— begin Provided data —

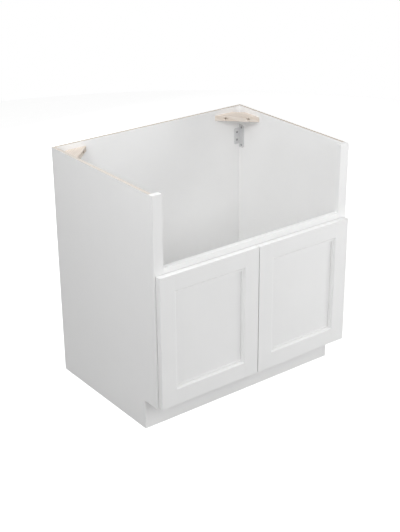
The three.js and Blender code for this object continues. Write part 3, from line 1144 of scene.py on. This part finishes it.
@dataclass
class RecessedDoor:
    """A door of two stiles, two coped rails and a flat panel held in their grooves."""

    finishes: Finishes
    side: Side
    face_width: float = 0.0587
    bevel_width: float = 0.0055
    bevel_depth: float = 0.0055
    ledge_width: float = 0.0078
    recess: float = 0.009
    panel_thickness: float = 0.00635
    groove: float = 0.0095
    thickness: float = 0.0207
    fit_gap: float = 0.0003
    coping_growth: float = 0.6  # how far the coping tool stands proud, of the fit gap
    shoulder_gap: float = 0.5  # what a rail's end keeps clear of the stile's face, of the fit gap
    overrun: float = 0.01
    outer_edge: float = 0.0014
    inner_edge: float = 0.0004
    end_edge: float = 0.0009
    end_angle: float = 60.0
    hard_angle: float = 50.0
    cup_radius: float = 0.0175
    cup_depth: float = 0.0125
    cup_inset: float = 0.0225
    cup_tool: float = 0.02
    cup_steps: int = 48
    hinge_from_end: float = 0.089
    bumper_radius: float = 0.004
    bumper_dome: Dome = Dome(crown=0.82, wall=0.45, easing=0.06, foot=0.97, steps=6)
    bumper_angle: float = 35.0

    def __post_init__(self) -> None:
        """Reads the door's box from its CAD stiles."""
        free_low, free_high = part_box(f"{self.side.word}_door_free_stile")
        hinge_low, hinge_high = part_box(f"{self.side.word}_door_hinge_stile")
        self.low = Vector([min(a, b) for a, b in zip(free_low, hinge_low)])
        self.high = Vector([max(a, b) for a, b in zip(free_high, hinge_high)])
        self.name = f"{self.side.word}_door"

    def build(self) -> None:
        """Makes every piece of the door."""
        self.stile("hinge_stile", self.side, self.hinge_bores())
        self.stile("free_stile", self.side.other, [])
        self.rail("bottom_rail", Place.LOWER)
        self.rail("top_rail", Place.UPPER)
        self.panel()
        for place in Place:
            self.bumper(place)

    def section(self, eased: bool, grown: float = 0.0) -> list[Corner]:
        """The section of a stile or rail: in from the door's edge, and back from its front.

        Args:
            eased: Rounds the corners that show.
            grown: How far a coping tool stands proud of the section.

        Returns:
            The section's corners with their radii.
        """
        outer = self.outer_edge if eased else 0.0
        inner = self.inner_edge if eased else 0.0
        width = self.face_width + self.bevel_width + self.ledge_width
        front = self.recess - self.fit_gap
        rear = self.recess + self.panel_thickness + self.fit_gap
        floor = width - self.groove
        return [
            (-grown, -grown, outer),
            (self.face_width + grown, -grown, inner),
            (self.face_width + self.bevel_width + grown, self.bevel_depth - grown, inner),
            (width + grown, self.bevel_depth - grown, inner),
            (width + grown, front + grown, 0.0),
            (floor + grown, front + grown, 0.0),
            (floor + grown, rear - grown, 0.0),
            (width + grown, rear - grown, 0.0),
            (width + grown, self.thickness + grown, inner),
            (-grown, self.thickness + grown, inner),
        ]

    def stile_solid(self, stands: Side, bottom: float, top: float, tool: bool = False) -> Solid:
        """A stile's solid, or the tool that copes a rail to it.

        Args:
            stands: The side of the door where it stands.
            bottom: Its lower end.
            top: Its upper end.
            tool: Grows it into a coping tool with sharp corners.

        Returns:
            The solid.
        """
        grown = self.fit_gap * self.coping_growth if tool else 0.0
        edge = stands.edge(self.low, self.high)
        section = [
            (edge - stands.value * across, self.low.y + depth)
            for across, depth in rounded(self.section(not tool, grown))
        ]
        return prism(section, Along.Z, bottom, top)

    def hinge_bores(self) -> list[Solid]:
        """The tools for the two cup bores in the hinge stile's back.

        Returns:
            The tools.
        """
        across = self.side.edge(self.low, self.high) - self.side.value * self.cup_inset
        bottom = self.high.y - self.cup_depth
        return [
            bore(
                self.cup_radius,
                self.cup_tool,
                Vector((across, bottom, height)),
                Along.Y.vector,
                self.cup_steps,
            )
            for height in (self.low.z + self.hinge_from_end, self.high.z - self.hinge_from_end)
        ]

    def stile(self, part: str, stands: Side, bores: list[Solid]) -> None:
        """Makes a stile.

        Args:
            part: The node's name within the door.
            stands: The side of the door where it stands.
            bores: Tools to cut out of it.
        """
        solid = self.stile_solid(stands, self.low.z, self.high.z)
        piece = Workpiece(f"{self.name}_{part}_wood", solid)
        piece.ease(self.end_edge, angle=self.end_angle).cut(*bores).smooth(self.hard_angle)
        piece.lay_grain(Along.Z.vector, Along.Y.vector).coat(self.finishes.paint)
        piece.fit(self.name, Slot.WHITE_PAINT, f"{self.name}_{part}")

    def rail(self, part: str, place: Place) -> None:
        """Makes a rail whose ends are coped to the stiles.

        Args:
            part: The node's name within the door.
            place: Whether it lies at the door's top or bottom.
        """
        at_bottom = place is Place.LOWER
        edge, inward = (self.low.z, 1.0) if at_bottom else (self.high.z, -1.0)
        section = [
            (self.low.y + depth, edge + inward * across)
            for across, depth in rounded(self.section(True))
        ]
        inset = self.face_width + self.fit_gap * self.shoulder_gap
        start, end = self.low.x + inset, self.high.x - inset
        bottom, top = self.low.z - self.overrun, self.high.z + self.overrun
        piece = Workpiece(f"{self.name}_{part}_wood", prism(section, Along.X, start, end))
        piece.cut(*(self.stile_solid(stands, bottom, top, tool=True) for stands in Side))
        piece.smooth(self.hard_angle)
        piece.lay_grain(Along.X.vector, Along.Y.vector).coat(self.finishes.paint)
        piece.fit(self.name, Slot.WHITE_PAINT, f"{self.name}_{part}")

    def panel(self) -> None:
        """Makes the flat panel in the grooves."""
        node = f"{self.name}_panel"
        low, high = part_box(node)
        piece = Workpiece(f"{node}_sheet", board(low, high)).ease(self.inner_edge).smooth()
        piece.lay_grain(Along.Z.vector, Along.Y.vector).coat(self.finishes.paint)
        piece.fit(self.name, Slot.WHITE_PAINT, node)

    def bumper(self, place: Place) -> None:
        """Makes a domed bumper on the door's back.

        Args:
            place: Which of the two.
        """
        node = f"{self.name}_{place.value}_bumper"
        low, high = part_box(node)
        profile = self.bumper_dome.profile(self.bumper_radius, high.y - low.y)
        foot = Vector(((low.x + high.x) / 2, low.y, (low.z + high.z) / 2))
        solid = turned([(0.0, 0.0), *profile], foot, Along.Y.vector)
        piece = Workpiece(f"{node}_dome", solid).smooth(self.bumper_angle)
        piece.lay_grain(Along.Z.vector, Along.Y.vector).coat(self.finishes.rubber)
        piece.fit(self.name, Slot.CLEAR_RUBBER, node)


@dataclass
class ConcealedHinge:
    """A cup hinge: an arm on the frame, a bowed link, a cup in the door and two pins."""

    finishes: Finishes
    side: Side
    place: Place
    stamping_edge: float = 0.00022
    turned_edge: float = 0.00015
    edge_angle: float = 50.0
    hard_angle: float = 40.0
    plate: float = 0.0015
    arm_screw_inset: float = 0.0085
    arm_screw_spacing: float = 0.034
    arm_screw: PanScrew = PanScrew(head_radius=0.0031, head_height=0.0012)
    ear_screw_inset: float = 0.0055
    ear_screw_spacing: float = 0.045
    ear_screw: PanScrew = PanScrew(head_radius=0.0031, head_height=0.0007)

    def build(self) -> None:
        """Makes the hinge's parts and the heads of its fixing screws."""
        name = f"{self.side.word}_{self.place.value}_hinge"
        links, door = f"{self.side.word}_hinge_links", f"{self.side.word}_door"
        self.part(f"{name}_arm", "carcass", self.stamping_edge)
        self.part(f"{name}_link", links, self.stamping_edge)
        self.part(f"{name}_cup", door, self.turned_edge)
        self.part(f"{name}_frame_pin", "carcass", self.turned_edge)
        self.part(f"{name}_door_pin", door, self.turned_edge)
        self.arm_screws(f"{name}_arm")
        self.ear_screws(f"{name}_cup", door)

    def part(self, node: str, body: str, edge: float) -> None:
        """Makes one stamped, drawn or turned part.

        Args:
            node: The CAD node that it stands for.
            body: The body that it moves with.
            edge: How far its edges are eased.
        """
        piece = Workpiece.traced(f"{node}_steel", node)
        piece.ease(edge, segments=2, angle=self.edge_angle).smooth(self.hard_angle)
        piece.lay_grain(Along.Z.vector, Along.Y.vector).coat(self.finishes.plated)
        piece.fit(body, Slot.PLATED_STEEL, node)

    def arm_screws(self, node: str) -> None:
        """Makes the two screw heads on the arm's plate, which lies on the stile's inner edge.

        Args:
            node: The arm's CAD node.
        """
        low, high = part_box(node)
        opening = self.side.other.edge(*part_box(f"frame_stile_{self.side.word}"))
        middle = Vector(
            (
                opening - self.side.value * self.plate,
                high.y - self.arm_screw_inset,
                (low.z + high.z) / 2,
            )
        )
        out = Vector((-self.side.value, 0, 0))
        self.pair(node, "carcass", self.arm_screw, self.arm_screw_spacing, middle, out)

    def ear_screws(self, node: str, body: str) -> None:
        """Makes the two screw heads on the ears of the cup's flange.

        Args:
            node: The cup's CAD node.
            body: The door that it moves with.
        """
        low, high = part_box(node)
        inner = self.side.other.edge(low, high)
        middle = Vector(
            (inner + self.side.value * self.ear_screw_inset, high.y, (low.z + high.z) / 2)
        )
        spacing = self.ear_screw_spacing
        self.pair(node, body, self.ear_screw, spacing, middle, Along.Y.vector)

    def pair(
        self,
        node: str,
        body: str,
        screw: PanScrew,
        spacing: float,
        middle: Vector,
        out: Vector,
    ) -> None:
        """Makes two screw heads, one above the other.

        Args:
            node: The CAD node that they hold.
            body: The body that they move with.
            screw: Their sizes.
            spacing: How far apart they are.
            middle: The point midway between their seats.
            out: The direction that they face.
        """
        for number, end in enumerate((1, -1), 1):
            seat = middle + Along.Z.vector * (end * spacing / 2)
            piece = screw.make(f"{node}_screw_{number}", seat, out)
            piece.lay_grain(out, Along.Z.vector).coat(self.finishes.plated)
            piece.fit(body, Slot.PLATED_STEEL)


# ---------------------------------------------------------------- studio


@dataclass(frozen=True)
class Lamp:
    """A square soft lamp: its place, the length of its sides and its power in watts."""

    name: str
    place: Spot
    size: float
    power: float


@dataclass
class Studio:
    """The pale floor, the soft light and the camera."""

    azimuth: float = -38.16
    elevation: float = 24.516
    stand: Spot = (-2.2829, -3.0074, 2.1407)
    lens: float = 77.42
    sensor: float = 36.0
    shift: Point = (-0.03953, -0.00008)
    sky: float = 0.06
    floor_colour: Colour = (0.32, 0.32, 0.32)
    floor_shown: Colour = (0.9, 0.9, 0.9)
    floor_glow: float = 0.84
    floor_reach: float = 3.8
    floor_steps: int = 96
    aim: Spot = (0.0, 0.0, 0.45)
    lamps: tuple[Lamp, ...] = (
        Lamp("overhead", (0.0, 0.1, 2.3), 1.4, 12.7),
        Lamp("high_left", (-1.7, -0.3, 2.4), 1.0, 24.6),
        Lamp("left", (-3.2, -1.2, 1.2), 1.6, 21.0),
        Lamp("front_left", (-0.8, -3.4, 2.2), 1.6, 28.0),
        Lamp("front_right", (0.4, -3.4, 2.2), 1.6, 22.3),
        Lamp("low_front", (1.6, -2.8, 0.3), 0.8, 13.6),
        Lamp("low_right", (2.6, -1.2, 0.3), 0.8, 29.5),
        Lamp("behind", (0.0, 3.0, 0.75), 1.2, 42.0),
    )

    def camera(self) -> None:
        """Sets the camera at the photograph's viewpoint."""
        data = bpy.data.cameras.new("camera")
        data.lens = self.lens
        data.sensor_width = self.sensor
        data.shift_x, data.shift_y = self.shift
        camera = bpy.data.objects.new("camera", data)
        camera.location = self.stand
        camera.rotation_euler = (math.radians(90 - self.elevation), 0, math.radians(self.azimuth))
        bpy.context.scene.collection.objects.link(camera)
        bpy.context.scene.camera = camera

    def hang(self, lamp: Lamp) -> None:
        """Hangs a lamp so that it faces the cabinet's middle.

        Args:
            lamp: The lamp.
        """
        data = bpy.data.lights.new(lamp.name, "AREA")
        data.shape = "SQUARE"
        data.size = lamp.size
        data.energy = lamp.power
        hung = bpy.data.objects.new(lamp.name, data)
        hung.location = lamp.place
        aim = Vector(self.aim) - Vector(lamp.place)
        hung.rotation_euler = aim.to_track_quat("-Z", "Y").to_euler()
        bpy.context.scene.collection.objects.link(hung)

    def sky_light(self) -> None:
        """Sets a plain white world that also lights the cabinet softly."""
        world = bpy.data.worlds.new("studio")
        world.use_nodes = True
        tree = NodeTree(world.node_tree)
        lit = tree.tree.nodes["Background"]
        tree.feed(lit.inputs["Color"], WHITE)
        tree.feed(lit.inputs["Strength"], self.sky)
        white = tree.node("Background", Color=WHITE, Strength=1.0)
        light = tree.either(tree.shown(), lit, white)
        tree.feed(tree.tree.nodes["World Output"].inputs["Surface"], light)
        bpy.context.scene.world = world

    def floor(self) -> None:
        """Lays a pale floor that renders white where no shadow falls."""
        shader = Shader("pale_floor")
        shader.tree.nodes.remove(shader.surface)
        matt = shader.node("BsdfDiffuse", Color=(*self.floor_colour, 1.0))
        pale = shader.node("BsdfDiffuse", Color=(*self.floor_shown, 1.0))
        glow = shader.node("Emission", Color=WHITE, Strength=self.floor_glow)
        lit = shader.node("AddShader")
        shader.feed(lit.inputs[0], pale.outputs[0])
        shader.feed(lit.inputs[1], glow.outputs[0])
        look = shader.either(shader.shown(), matt, lit)
        shader.feed(shader.output.inputs["Surface"], look)
        sheet = bmesh.new()
        reach, steps = self.floor_reach, self.floor_steps
        bmesh.ops.create_circle(sheet, cap_ends=True, radius=reach, segments=steps)
        floor = Workpiece("studio_floor", sheet).body
        floor.data.materials.append(shader.material)

    def build(self) -> None:
        """Sets up the whole studio."""
        bpy.context.scene.view_settings.view_transform = "Standard"
        self.camera()
        self.sky_light()
        for lamp in self.lamps:
            self.hang(lamp)
        self.floor()


# ---------------------------------------------------------------- assembly


def main() -> None:
    """Builds the studio, the carcass, the doors and the hinges in order."""
    logging.basicConfig(level=logging.INFO, format="%(name)s: %(message)s")
    Studio().build()
    finishes = Finishes()
    SheetPanels(finishes).build()
    FaceFrame(finishes).build()
    CornerFixings(finishes).build()
    for side in Side:
        RecessedDoor(finishes, side).build()
        for place in Place:
            ConcealedHinge(finishes, side, place).build()


if __name__ == "__main__":
    main()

— end Provided data —

▸ Written task
Extract every line that has the string "scene" in it.

▸ Finished exercise
The three.js and Blender code for this object continues. Write part 3, from line 1144 of scene.py on. This part finishes it.
        bpy.context.scene.collection.objects.link(camera)
        bpy.context.scene.camera = camera
        bpy.context.scene.collection.objects.link(hung)
        bpy.context.scene.world = world
        bpy.context.scene.view_settings.view_transform = "Standard"